### Supplied material
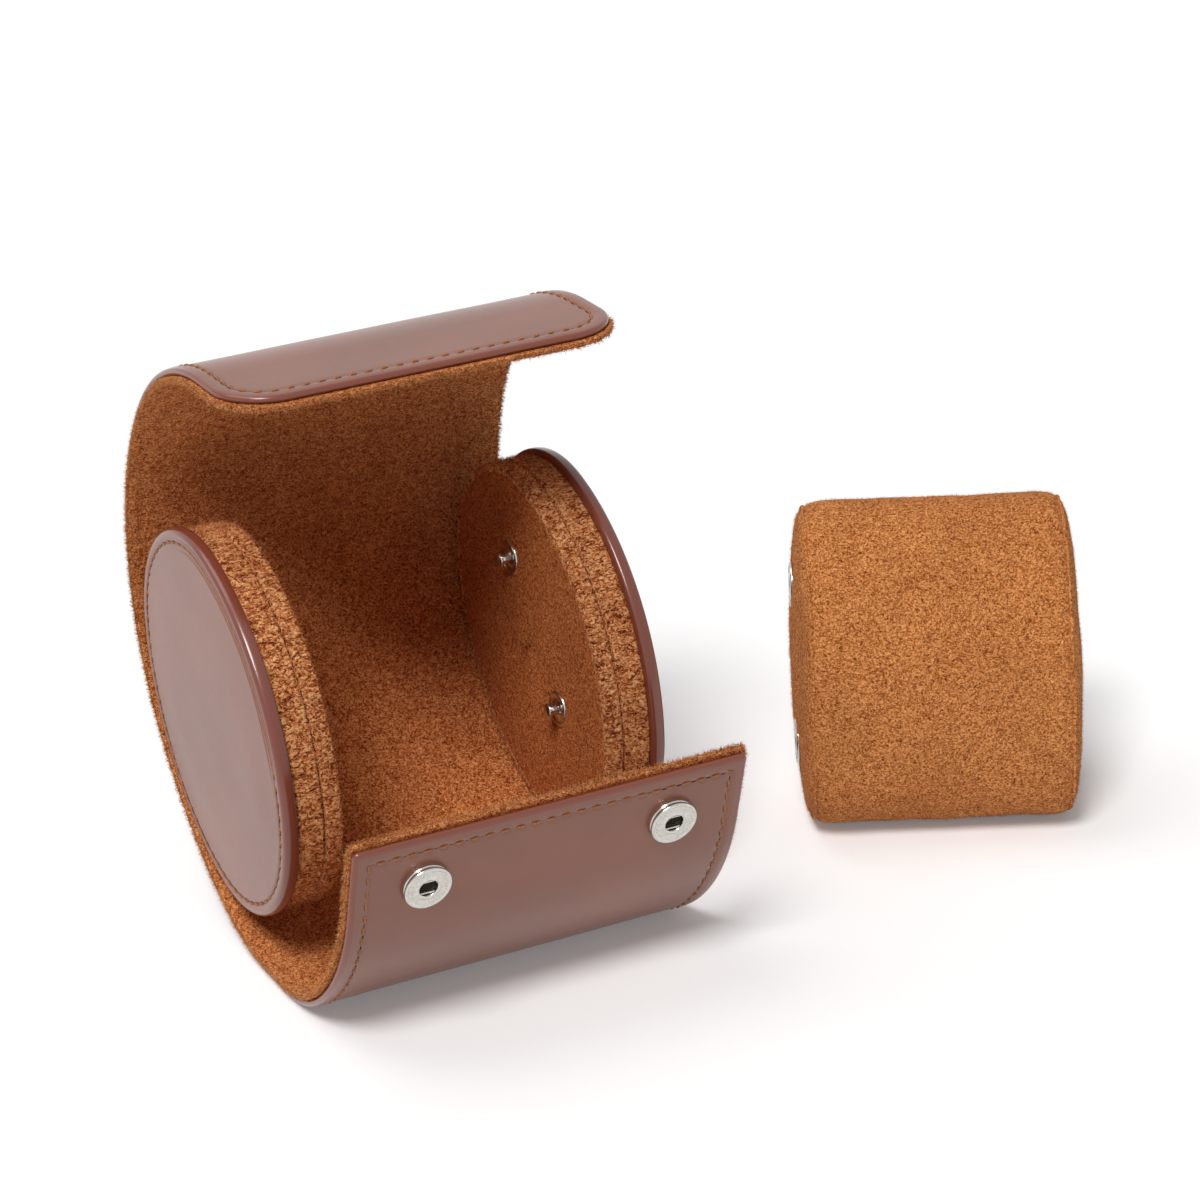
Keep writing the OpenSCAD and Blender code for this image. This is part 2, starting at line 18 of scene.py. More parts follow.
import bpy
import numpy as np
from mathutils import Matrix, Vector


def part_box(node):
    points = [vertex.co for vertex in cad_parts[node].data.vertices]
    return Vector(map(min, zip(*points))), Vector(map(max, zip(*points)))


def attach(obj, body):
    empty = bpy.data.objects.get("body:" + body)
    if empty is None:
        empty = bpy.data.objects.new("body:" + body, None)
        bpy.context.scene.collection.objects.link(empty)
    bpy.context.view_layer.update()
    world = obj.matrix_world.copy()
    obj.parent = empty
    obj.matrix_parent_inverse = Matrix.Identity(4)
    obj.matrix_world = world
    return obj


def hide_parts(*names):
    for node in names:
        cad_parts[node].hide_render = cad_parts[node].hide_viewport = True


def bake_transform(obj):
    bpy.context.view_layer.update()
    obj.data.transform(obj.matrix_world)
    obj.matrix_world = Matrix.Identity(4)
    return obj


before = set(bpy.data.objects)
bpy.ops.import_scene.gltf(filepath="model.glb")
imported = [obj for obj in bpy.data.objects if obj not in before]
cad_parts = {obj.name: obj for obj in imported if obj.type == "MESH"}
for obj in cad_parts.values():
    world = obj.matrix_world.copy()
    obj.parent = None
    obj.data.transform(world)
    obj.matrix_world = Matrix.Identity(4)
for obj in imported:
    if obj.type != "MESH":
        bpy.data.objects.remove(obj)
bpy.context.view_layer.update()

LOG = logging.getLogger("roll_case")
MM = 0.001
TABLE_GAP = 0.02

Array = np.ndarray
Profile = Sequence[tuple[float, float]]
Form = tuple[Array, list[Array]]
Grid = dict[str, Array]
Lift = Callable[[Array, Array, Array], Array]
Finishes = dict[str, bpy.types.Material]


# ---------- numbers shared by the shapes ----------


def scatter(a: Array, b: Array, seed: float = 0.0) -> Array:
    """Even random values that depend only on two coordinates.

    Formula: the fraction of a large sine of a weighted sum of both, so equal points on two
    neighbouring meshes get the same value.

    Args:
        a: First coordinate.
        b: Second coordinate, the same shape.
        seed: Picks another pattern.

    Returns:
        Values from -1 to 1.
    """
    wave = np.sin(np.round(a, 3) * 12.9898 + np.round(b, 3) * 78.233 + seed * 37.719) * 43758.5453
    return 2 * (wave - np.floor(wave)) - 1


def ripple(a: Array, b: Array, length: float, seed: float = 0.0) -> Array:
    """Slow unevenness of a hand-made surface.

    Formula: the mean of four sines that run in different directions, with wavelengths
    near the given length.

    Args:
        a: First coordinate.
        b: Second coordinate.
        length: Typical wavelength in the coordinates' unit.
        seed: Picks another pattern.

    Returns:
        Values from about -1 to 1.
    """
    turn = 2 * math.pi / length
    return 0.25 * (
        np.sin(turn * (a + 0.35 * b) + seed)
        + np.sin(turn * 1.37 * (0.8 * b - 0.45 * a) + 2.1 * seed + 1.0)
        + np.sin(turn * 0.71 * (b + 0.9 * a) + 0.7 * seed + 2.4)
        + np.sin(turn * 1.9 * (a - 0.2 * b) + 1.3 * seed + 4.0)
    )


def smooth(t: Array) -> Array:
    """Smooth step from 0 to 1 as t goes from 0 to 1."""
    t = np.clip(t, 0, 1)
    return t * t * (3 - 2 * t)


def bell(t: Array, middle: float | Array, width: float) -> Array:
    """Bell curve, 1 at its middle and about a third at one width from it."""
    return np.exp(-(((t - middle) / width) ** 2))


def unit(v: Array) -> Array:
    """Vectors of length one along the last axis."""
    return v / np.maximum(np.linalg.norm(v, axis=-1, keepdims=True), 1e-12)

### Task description
Restate the whole listing exactly, leaving out nothing.

### Answer to the problem
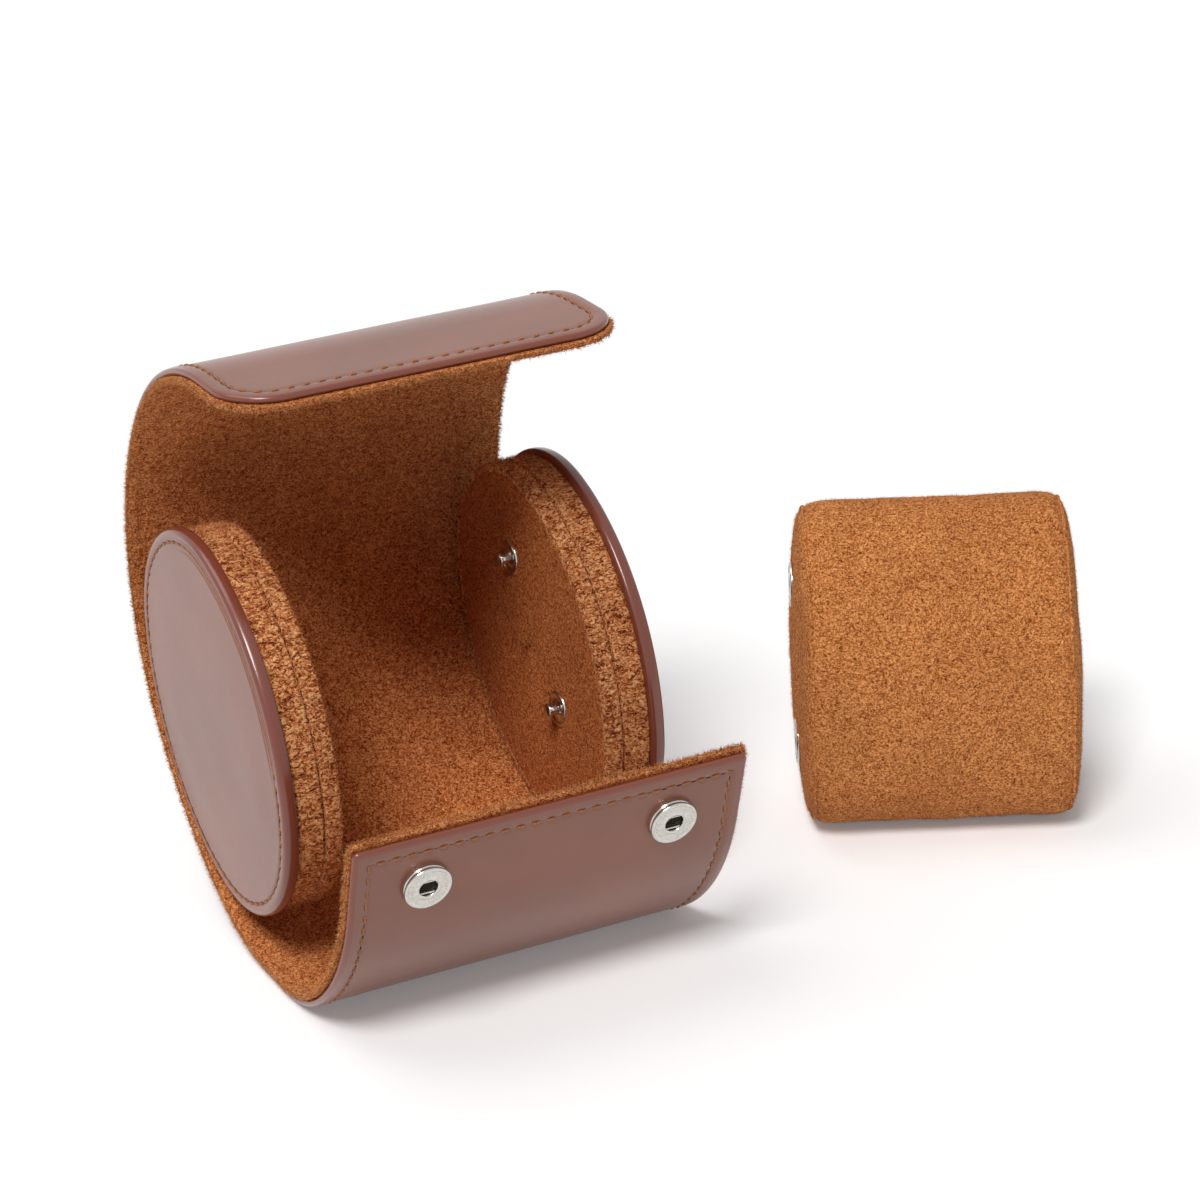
Keep writing the OpenSCAD and Blender code for this image. This is part 2, starting at line 18 of scene.py. More parts follow.
import bpy
import numpy as np
from mathutils import Matrix, Vector


def part_box(node):
    points = [vertex.co for vertex in cad_parts[node].data.vertices]
    return Vector(map(min, zip(*points))), Vector(map(max, zip(*points)))


def attach(obj, body):
    empty = bpy.data.objects.get("body:" + body)
    if empty is None:
        empty = bpy.data.objects.new("body:" + body, None)
        bpy.context.scene.collection.objects.link(empty)
    bpy.context.view_layer.update()
    world = obj.matrix_world.copy()
    obj.parent = empty
    obj.matrix_parent_inverse = Matrix.Identity(4)
    obj.matrix_world = world
    return obj


def hide_parts(*names):
    for node in names:
        cad_parts[node].hide_render = cad_parts[node].hide_viewport = True


def bake_transform(obj):
    bpy.context.view_layer.update()
    obj.data.transform(obj.matrix_world)
    obj.matrix_world = Matrix.Identity(4)
    return obj


before = set(bpy.data.objects)
bpy.ops.import_scene.gltf(filepath="model.glb")
imported = [obj for obj in bpy.data.objects if obj not in before]
cad_parts = {obj.name: obj for obj in imported if obj.type == "MESH"}
for obj in cad_parts.values():
    world = obj.matrix_world.copy()
    obj.parent = None
    obj.data.transform(world)
    obj.matrix_world = Matrix.Identity(4)
for obj in imported:
    if obj.type != "MESH":
        bpy.data.objects.remove(obj)
bpy.context.view_layer.update()

LOG = logging.getLogger("roll_case")
MM = 0.001
TABLE_GAP = 0.02

Array = np.ndarray
Profile = Sequence[tuple[float, float]]
Form = tuple[Array, list[Array]]
Grid = dict[str, Array]
Lift = Callable[[Array, Array, Array], Array]
Finishes = dict[str, bpy.types.Material]


# ---------- numbers shared by the shapes ----------


def scatter(a: Array, b: Array, seed: float = 0.0) -> Array:
    """Even random values that depend only on two coordinates.

    Formula: the fraction of a large sine of a weighted sum of both, so equal points on two
    neighbouring meshes get the same value.

    Args:
        a: First coordinate.
        b: Second coordinate, the same shape.
        seed: Picks another pattern.

    Returns:
        Values from -1 to 1.
    """
    wave = np.sin(np.round(a, 3) * 12.9898 + np.round(b, 3) * 78.233 + seed * 37.719) * 43758.5453
    return 2 * (wave - np.floor(wave)) - 1


def ripple(a: Array, b: Array, length: float, seed: float = 0.0) -> Array:
    """Slow unevenness of a hand-made surface.

    Formula: the mean of four sines that run in different directions, with wavelengths
    near the given length.

    Args:
        a: First coordinate.
        b: Second coordinate.
        length: Typical wavelength in the coordinates' unit.
        seed: Picks another pattern.

    Returns:
        Values from about -1 to 1.
    """
    turn = 2 * math.pi / length
    return 0.25 * (
        np.sin(turn * (a + 0.35 * b) + seed)
        + np.sin(turn * 1.37 * (0.8 * b - 0.45 * a) + 2.1 * seed + 1.0)
        + np.sin(turn * 0.71 * (b + 0.9 * a) + 0.7 * seed + 2.4)
        + np.sin(turn * 1.9 * (a - 0.2 * b) + 1.3 * seed + 4.0)
    )


def smooth(t: Array) -> Array:
    """Smooth step from 0 to 1 as t goes from 0 to 1."""
    t = np.clip(t, 0, 1)
    return t * t * (3 - 2 * t)


def bell(t: Array, middle: float | Array, width: float) -> Array:
    """Bell curve, 1 at its middle and about a third at one width from it."""
    return np.exp(-(((t - middle) / width) ** 2))


def unit(v: Array) -> Array:
    """Vectors of length one along the last axis."""
    return v / np.maximum(np.linalg.norm(v, axis=-1, keepdims=True), 1e-12)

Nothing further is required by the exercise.